The then American President, Jimmy Carter, himself a farmer, was sympathetic. “I don’t know of any other group that has suffered more from inflation than farmers,” he had reportedly said. The bureaucracy of course was not convinced. They had more faith in the markets.

As Anderson reminisced: “We were successful in telling the story of the plight of the American farmer. As far as any legislation that helped, not really.”

If only the policy makers had listened to the farmers’ woes, and provided them with at least a guaranteed price, American farming wouldn’t have been left devastated, with farm lands gobbled up, forcing small farmers to move out.
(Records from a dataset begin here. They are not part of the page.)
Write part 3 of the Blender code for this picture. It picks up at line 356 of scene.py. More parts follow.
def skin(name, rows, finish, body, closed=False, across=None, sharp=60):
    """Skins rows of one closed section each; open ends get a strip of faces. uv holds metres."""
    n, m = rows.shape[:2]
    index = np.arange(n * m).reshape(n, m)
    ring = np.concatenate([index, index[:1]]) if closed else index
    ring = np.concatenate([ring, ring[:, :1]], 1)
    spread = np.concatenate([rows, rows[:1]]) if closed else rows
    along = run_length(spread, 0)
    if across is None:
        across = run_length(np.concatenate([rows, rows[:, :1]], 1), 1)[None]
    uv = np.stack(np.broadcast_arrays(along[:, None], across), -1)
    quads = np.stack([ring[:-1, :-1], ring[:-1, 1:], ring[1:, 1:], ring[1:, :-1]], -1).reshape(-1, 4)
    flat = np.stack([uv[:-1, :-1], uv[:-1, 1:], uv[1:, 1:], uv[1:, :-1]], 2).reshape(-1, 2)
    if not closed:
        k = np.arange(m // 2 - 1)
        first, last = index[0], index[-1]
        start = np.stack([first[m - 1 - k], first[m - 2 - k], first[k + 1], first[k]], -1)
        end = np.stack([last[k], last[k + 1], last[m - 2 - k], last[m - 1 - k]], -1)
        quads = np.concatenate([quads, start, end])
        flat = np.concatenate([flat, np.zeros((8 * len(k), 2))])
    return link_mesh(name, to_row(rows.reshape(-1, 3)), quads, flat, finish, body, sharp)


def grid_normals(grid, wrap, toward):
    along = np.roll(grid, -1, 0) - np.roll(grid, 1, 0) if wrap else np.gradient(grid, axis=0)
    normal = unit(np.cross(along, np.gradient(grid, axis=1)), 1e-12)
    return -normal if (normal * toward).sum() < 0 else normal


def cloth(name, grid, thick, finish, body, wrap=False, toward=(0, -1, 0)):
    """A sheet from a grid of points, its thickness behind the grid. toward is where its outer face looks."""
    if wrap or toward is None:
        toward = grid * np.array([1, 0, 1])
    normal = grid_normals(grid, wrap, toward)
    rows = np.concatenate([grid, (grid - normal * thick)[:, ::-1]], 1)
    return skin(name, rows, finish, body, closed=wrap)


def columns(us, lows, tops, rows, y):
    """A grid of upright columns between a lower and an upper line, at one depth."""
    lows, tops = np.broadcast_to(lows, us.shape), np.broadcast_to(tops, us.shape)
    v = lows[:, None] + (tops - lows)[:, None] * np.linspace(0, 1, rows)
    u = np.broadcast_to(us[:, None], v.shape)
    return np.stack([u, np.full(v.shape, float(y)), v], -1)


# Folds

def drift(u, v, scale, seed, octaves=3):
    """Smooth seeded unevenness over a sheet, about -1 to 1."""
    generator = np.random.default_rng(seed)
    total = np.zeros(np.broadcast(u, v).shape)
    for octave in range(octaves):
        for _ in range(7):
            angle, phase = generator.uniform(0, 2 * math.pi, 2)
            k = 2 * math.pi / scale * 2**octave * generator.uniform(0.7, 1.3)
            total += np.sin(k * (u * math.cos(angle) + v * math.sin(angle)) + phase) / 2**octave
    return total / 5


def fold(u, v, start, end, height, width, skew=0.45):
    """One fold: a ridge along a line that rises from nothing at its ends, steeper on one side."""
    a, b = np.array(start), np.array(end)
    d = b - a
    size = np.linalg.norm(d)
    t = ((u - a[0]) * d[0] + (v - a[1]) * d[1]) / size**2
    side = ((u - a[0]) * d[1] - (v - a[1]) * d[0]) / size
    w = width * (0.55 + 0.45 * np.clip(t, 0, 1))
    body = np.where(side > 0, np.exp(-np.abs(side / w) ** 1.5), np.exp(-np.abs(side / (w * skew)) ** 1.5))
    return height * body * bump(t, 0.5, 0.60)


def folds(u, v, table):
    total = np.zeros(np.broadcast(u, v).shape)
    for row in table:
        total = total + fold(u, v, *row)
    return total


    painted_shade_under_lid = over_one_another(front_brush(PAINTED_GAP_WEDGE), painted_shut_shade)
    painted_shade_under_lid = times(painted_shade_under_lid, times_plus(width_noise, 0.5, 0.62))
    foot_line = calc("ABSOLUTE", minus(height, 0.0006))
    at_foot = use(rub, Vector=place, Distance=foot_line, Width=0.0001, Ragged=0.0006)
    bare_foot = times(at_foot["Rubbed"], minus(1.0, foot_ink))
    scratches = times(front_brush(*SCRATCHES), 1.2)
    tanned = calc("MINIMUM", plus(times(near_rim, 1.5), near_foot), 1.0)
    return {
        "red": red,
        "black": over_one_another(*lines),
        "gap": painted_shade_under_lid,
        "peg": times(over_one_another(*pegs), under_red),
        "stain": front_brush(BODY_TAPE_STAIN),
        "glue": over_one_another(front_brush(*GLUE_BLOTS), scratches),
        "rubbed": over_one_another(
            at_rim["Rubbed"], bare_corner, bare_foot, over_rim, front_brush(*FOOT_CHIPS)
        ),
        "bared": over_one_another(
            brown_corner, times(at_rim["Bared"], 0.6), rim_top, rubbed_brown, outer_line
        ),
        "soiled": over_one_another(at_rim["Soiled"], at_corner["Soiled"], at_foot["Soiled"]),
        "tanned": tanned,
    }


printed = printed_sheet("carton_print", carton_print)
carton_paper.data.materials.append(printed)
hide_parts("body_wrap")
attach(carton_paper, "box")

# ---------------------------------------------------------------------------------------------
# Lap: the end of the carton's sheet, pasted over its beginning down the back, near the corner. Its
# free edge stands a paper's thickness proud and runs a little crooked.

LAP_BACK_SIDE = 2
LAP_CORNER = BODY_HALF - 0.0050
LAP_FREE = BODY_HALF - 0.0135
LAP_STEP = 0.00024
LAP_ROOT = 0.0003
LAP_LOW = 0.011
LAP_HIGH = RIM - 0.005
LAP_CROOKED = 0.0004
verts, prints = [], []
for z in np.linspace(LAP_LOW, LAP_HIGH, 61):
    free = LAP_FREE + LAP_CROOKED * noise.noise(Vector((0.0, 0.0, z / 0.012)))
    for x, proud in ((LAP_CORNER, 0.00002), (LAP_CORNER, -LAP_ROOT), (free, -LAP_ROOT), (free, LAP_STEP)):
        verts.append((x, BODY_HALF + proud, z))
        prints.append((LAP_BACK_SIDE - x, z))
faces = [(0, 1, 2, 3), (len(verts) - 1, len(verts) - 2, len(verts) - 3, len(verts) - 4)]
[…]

Intensive agriculture has destroyed the soil, polluted the groundwater, and chemical pesticides have contaminated the food chain. With the real cost of cheap feed externalised, American agriculture is crying for regeneration. Decades later, the headline of a Time cover story (November 27, 2019) says it all: “They’re trying to wipe us off the map’. Small American farmers are nearing extinction.”

There are lessons here. Free market orthodoxy hasn’t helped increase farm incomes in America, and for that matter, anywhere in the world. It has only pushed small farmers out of agriculture. To make farming an economically viable and sustainable enterprise for small farmers, India needs to carefully listen to the protesting farmers. There may not be another opportunity again.